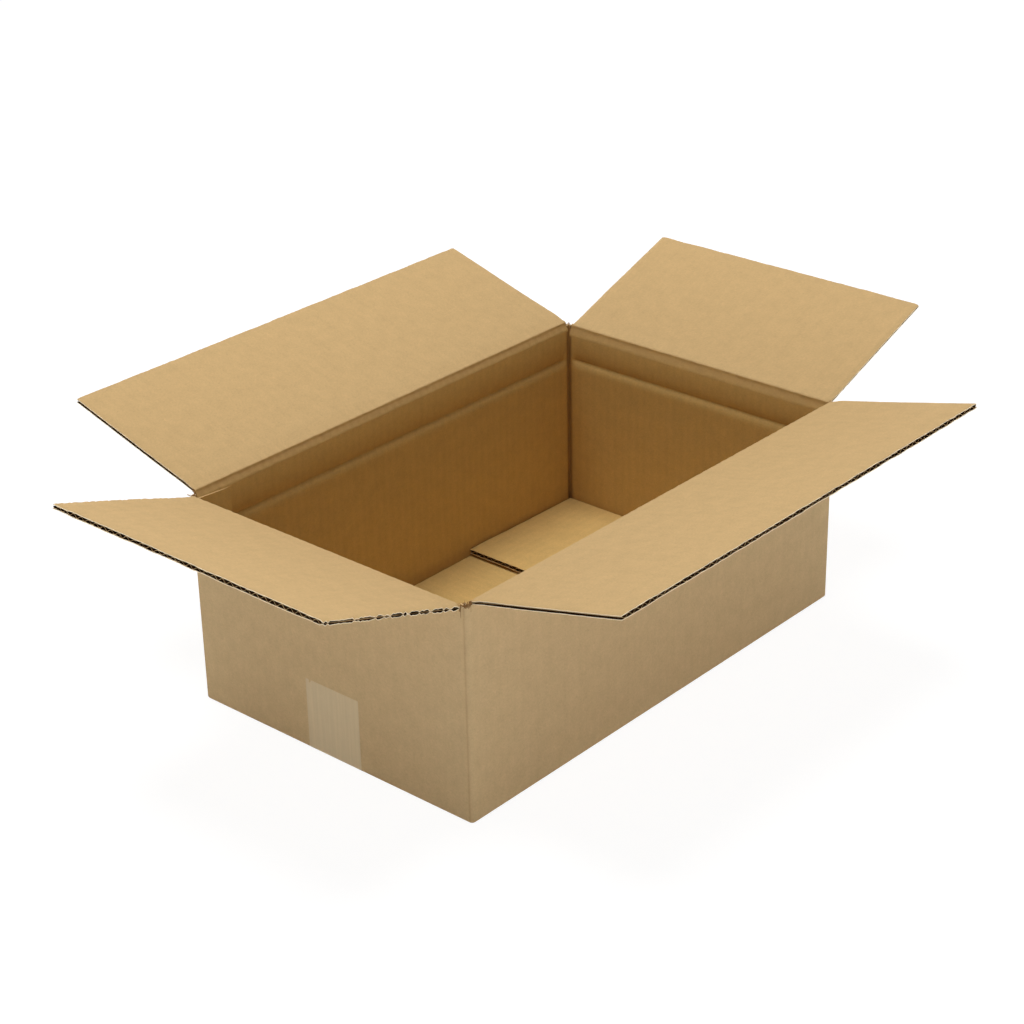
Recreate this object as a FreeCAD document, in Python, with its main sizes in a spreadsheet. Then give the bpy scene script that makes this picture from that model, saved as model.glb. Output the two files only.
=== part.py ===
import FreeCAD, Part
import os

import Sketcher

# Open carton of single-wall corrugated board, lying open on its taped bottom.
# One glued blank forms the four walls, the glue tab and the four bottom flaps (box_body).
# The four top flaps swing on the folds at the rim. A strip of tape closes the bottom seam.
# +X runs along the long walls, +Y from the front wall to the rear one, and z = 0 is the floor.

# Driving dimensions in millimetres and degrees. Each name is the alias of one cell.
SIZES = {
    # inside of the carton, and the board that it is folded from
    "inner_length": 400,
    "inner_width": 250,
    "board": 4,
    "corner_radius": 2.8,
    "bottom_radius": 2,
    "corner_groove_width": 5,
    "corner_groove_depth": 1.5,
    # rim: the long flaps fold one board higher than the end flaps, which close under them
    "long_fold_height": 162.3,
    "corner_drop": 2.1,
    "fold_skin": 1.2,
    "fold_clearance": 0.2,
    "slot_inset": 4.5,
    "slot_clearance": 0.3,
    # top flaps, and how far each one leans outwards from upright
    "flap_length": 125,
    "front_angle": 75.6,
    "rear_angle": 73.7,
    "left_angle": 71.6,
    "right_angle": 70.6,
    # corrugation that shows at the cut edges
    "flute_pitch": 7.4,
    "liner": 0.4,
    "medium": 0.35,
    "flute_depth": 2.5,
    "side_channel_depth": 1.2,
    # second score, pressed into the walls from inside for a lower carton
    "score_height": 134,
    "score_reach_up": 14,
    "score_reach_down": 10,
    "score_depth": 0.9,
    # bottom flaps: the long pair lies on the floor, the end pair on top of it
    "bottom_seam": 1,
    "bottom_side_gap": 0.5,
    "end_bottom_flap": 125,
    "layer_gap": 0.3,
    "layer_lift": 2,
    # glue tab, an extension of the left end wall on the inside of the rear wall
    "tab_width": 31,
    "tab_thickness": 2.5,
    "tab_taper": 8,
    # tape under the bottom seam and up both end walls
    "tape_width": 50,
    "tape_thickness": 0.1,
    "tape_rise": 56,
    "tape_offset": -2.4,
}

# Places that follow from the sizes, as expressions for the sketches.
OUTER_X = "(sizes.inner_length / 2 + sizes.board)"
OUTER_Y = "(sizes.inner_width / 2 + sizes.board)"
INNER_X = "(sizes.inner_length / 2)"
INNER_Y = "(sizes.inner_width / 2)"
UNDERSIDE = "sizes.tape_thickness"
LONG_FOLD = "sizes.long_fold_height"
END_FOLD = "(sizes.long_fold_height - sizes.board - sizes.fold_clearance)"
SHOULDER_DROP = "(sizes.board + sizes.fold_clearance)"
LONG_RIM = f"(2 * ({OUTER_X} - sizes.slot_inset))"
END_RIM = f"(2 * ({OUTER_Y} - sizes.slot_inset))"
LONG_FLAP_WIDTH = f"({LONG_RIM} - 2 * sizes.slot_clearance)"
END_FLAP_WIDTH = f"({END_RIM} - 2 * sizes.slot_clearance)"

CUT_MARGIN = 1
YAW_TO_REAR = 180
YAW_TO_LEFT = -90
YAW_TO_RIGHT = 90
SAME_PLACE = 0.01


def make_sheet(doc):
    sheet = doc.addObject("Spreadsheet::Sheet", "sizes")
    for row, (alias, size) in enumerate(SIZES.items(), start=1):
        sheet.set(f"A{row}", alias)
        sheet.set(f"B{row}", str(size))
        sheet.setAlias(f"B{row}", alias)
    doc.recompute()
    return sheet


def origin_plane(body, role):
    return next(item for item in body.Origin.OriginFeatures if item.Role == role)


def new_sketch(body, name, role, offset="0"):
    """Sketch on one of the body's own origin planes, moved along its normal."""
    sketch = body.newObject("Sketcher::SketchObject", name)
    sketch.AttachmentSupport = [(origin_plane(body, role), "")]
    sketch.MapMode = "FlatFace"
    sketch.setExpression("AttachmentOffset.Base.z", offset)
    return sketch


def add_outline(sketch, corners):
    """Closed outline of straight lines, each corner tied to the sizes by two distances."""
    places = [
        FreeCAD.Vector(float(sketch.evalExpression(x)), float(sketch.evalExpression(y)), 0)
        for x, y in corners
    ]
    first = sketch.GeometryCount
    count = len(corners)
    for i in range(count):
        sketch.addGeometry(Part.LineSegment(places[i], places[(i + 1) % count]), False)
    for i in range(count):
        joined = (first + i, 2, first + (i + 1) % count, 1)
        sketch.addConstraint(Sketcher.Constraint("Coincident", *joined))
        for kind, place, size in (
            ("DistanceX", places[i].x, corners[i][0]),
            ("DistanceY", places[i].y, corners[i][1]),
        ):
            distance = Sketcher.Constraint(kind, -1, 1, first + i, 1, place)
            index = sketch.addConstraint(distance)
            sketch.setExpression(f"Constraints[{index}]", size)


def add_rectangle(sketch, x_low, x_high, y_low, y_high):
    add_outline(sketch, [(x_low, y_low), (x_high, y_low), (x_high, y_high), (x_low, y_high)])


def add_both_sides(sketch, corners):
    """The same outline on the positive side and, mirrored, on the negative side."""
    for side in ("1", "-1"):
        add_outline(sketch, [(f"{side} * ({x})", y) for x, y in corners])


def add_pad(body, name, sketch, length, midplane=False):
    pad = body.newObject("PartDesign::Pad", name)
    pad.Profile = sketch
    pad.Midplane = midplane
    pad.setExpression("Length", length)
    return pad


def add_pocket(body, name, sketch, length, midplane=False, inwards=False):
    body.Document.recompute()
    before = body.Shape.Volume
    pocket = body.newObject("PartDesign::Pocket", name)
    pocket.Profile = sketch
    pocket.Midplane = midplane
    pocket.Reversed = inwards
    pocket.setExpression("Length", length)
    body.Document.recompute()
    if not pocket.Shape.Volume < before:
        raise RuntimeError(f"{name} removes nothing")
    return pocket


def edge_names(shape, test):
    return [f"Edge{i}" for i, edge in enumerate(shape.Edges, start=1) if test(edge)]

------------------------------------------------

Task requirements
Please return the data above exactly as given.

Response to this exercise
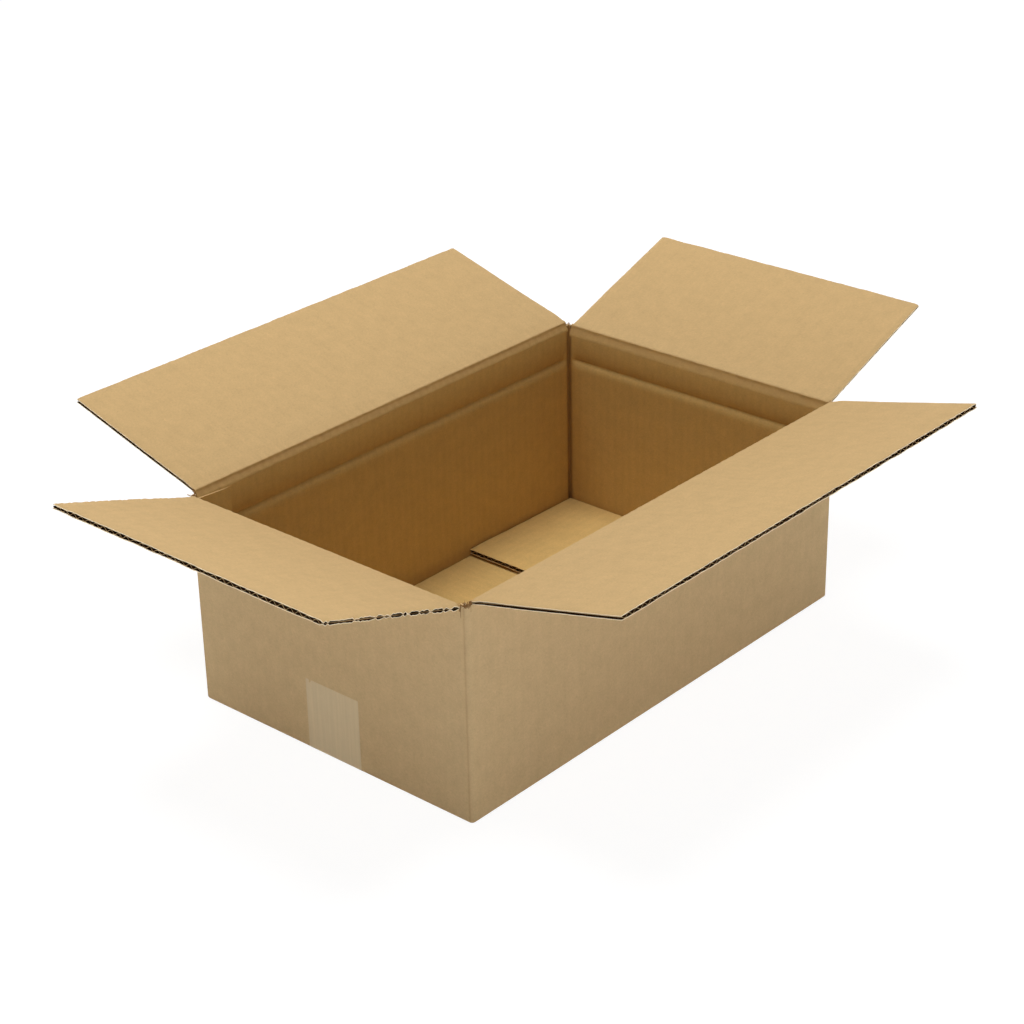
Recreate this object as a FreeCAD document, in Python, with its main sizes in a spreadsheet. Then give the bpy scene script that makes this picture from that model, saved as model.glb. Output the two files only.
=== part.py ===
import FreeCAD, Part
import os

import Sketcher

# Open carton of single-wall corrugated board, lying open on its taped bottom.
# One glued blank forms the four walls, the glue tab and the four bottom flaps (box_body).
# The four top flaps swing on the folds at the rim. A strip of tape closes the bottom seam.
# +X runs along the long walls, +Y from the front wall to the rear one, and z = 0 is the floor.

# Driving dimensions in millimetres and degrees. Each name is the alias of one cell.
SIZES = {
    # inside of the carton, and the board that it is folded from
    "inner_length": 400,
    "inner_width": 250,
    "board": 4,
    "corner_radius": 2.8,
    "bottom_radius": 2,
    "corner_groove_width": 5,
    "corner_groove_depth": 1.5,
    # rim: the long flaps fold one board higher than the end flaps, which close under them
    "long_fold_height": 162.3,
    "corner_drop": 2.1,
    "fold_skin": 1.2,
    "fold_clearance": 0.2,
    "slot_inset": 4.5,
    "slot_clearance": 0.3,
    # top flaps, and how far each one leans outwards from upright
    "flap_length": 125,
    "front_angle": 75.6,
    "rear_angle": 73.7,
    "left_angle": 71.6,
    "right_angle": 70.6,
    # corrugation that shows at the cut edges
    "flute_pitch": 7.4,
    "liner": 0.4,
    "medium": 0.35,
    "flute_depth": 2.5,
    "side_channel_depth": 1.2,
    # second score, pressed into the walls from inside for a lower carton
    "score_height": 134,
    "score_reach_up": 14,
    "score_reach_down": 10,
    "score_depth": 0.9,
    # bottom flaps: the long pair lies on the floor, the end pair on top of it
    "bottom_seam": 1,
    "bottom_side_gap": 0.5,
    "end_bottom_flap": 125,
    "layer_gap": 0.3,
    "layer_lift": 2,
    # glue tab, an extension of the left end wall on the inside of the rear wall
    "tab_width": 31,
    "tab_thickness": 2.5,
    "tab_taper": 8,
    # tape under the bottom seam and up both end walls
    "tape_width": 50,
    "tape_thickness": 0.1,
    "tape_rise": 56,
    "tape_offset": -2.4,
}

# Places that follow from the sizes, as expressions for the sketches.
OUTER_X = "(sizes.inner_length / 2 + sizes.board)"
OUTER_Y = "(sizes.inner_width / 2 + sizes.board)"
INNER_X = "(sizes.inner_length / 2)"
INNER_Y = "(sizes.inner_width / 2)"
UNDERSIDE = "sizes.tape_thickness"
LONG_FOLD = "sizes.long_fold_height"
END_FOLD = "(sizes.long_fold_height - sizes.board - sizes.fold_clearance)"
SHOULDER_DROP = "(sizes.board + sizes.fold_clearance)"
LONG_RIM = f"(2 * ({OUTER_X} - sizes.slot_inset))"
END_RIM = f"(2 * ({OUTER_Y} - sizes.slot_inset))"
LONG_FLAP_WIDTH = f"({LONG_RIM} - 2 * sizes.slot_clearance)"
END_FLAP_WIDTH = f"({END_RIM} - 2 * sizes.slot_clearance)"

CUT_MARGIN = 1
YAW_TO_REAR = 180
YAW_TO_LEFT = -90
YAW_TO_RIGHT = 90
SAME_PLACE = 0.01


def make_sheet(doc):
    sheet = doc.addObject("Spreadsheet::Sheet", "sizes")
    for row, (alias, size) in enumerate(SIZES.items(), start=1):
        sheet.set(f"A{row}", alias)
        sheet.set(f"B{row}", str(size))
        sheet.setAlias(f"B{row}", alias)
    doc.recompute()
    return sheet


def origin_plane(body, role):
    return next(item for item in body.Origin.OriginFeatures if item.Role == role)


def new_sketch(body, name, role, offset="0"):
    """Sketch on one of the body's own origin planes, moved along its normal."""
    sketch = body.newObject("Sketcher::SketchObject", name)
    sketch.AttachmentSupport = [(origin_plane(body, role), "")]
    sketch.MapMode = "FlatFace"
    sketch.setExpression("AttachmentOffset.Base.z", offset)
    return sketch


def add_outline(sketch, corners):
    """Closed outline of straight lines, each corner tied to the sizes by two distances."""
    places = [
        FreeCAD.Vector(float(sketch.evalExpression(x)), float(sketch.evalExpression(y)), 0)
        for x, y in corners
    ]
    first = sketch.GeometryCount
    count = len(corners)
    for i in range(count):
        sketch.addGeometry(Part.LineSegment(places[i], places[(i + 1) % count]), False)
    for i in range(count):
        joined = (first + i, 2, first + (i + 1) % count, 1)
        sketch.addConstraint(Sketcher.Constraint("Coincident", *joined))
        for kind, place, size in (
            ("DistanceX", places[i].x, corners[i][0]),
            ("DistanceY", places[i].y, corners[i][1]),
        ):
            distance = Sketcher.Constraint(kind, -1, 1, first + i, 1, place)
            index = sketch.addConstraint(distance)
            sketch.setExpression(f"Constraints[{index}]", size)


def add_rectangle(sketch, x_low, x_high, y_low, y_high):
    add_outline(sketch, [(x_low, y_low), (x_high, y_low), (x_high, y_high), (x_low, y_high)])


def add_both_sides(sketch, corners):
    """The same outline on the positive side and, mirrored, on the negative side."""
    for side in ("1", "-1"):
        add_outline(sketch, [(f"{side} * ({x})", y) for x, y in corners])


def add_pad(body, name, sketch, length, midplane=False):
    pad = body.newObject("PartDesign::Pad", name)
    pad.Profile = sketch
    pad.Midplane = midplane
    pad.setExpression("Length", length)
    return pad


def add_pocket(body, name, sketch, length, midplane=False, inwards=False):
    body.Document.recompute()
    before = body.Shape.Volume
    pocket = body.newObject("PartDesign::Pocket", name)
    pocket.Profile = sketch
    pocket.Midplane = midplane
    pocket.Reversed = inwards
    pocket.setExpression("Length", length)
    body.Document.recompute()
    if not pocket.Shape.Volume < before:
        raise RuntimeError(f"{name} removes nothing")
    return pocket


def edge_names(shape, test):
    return [f"Edge{i}" for i, edge in enumerate(shape.Edges, start=1) if test(edge)]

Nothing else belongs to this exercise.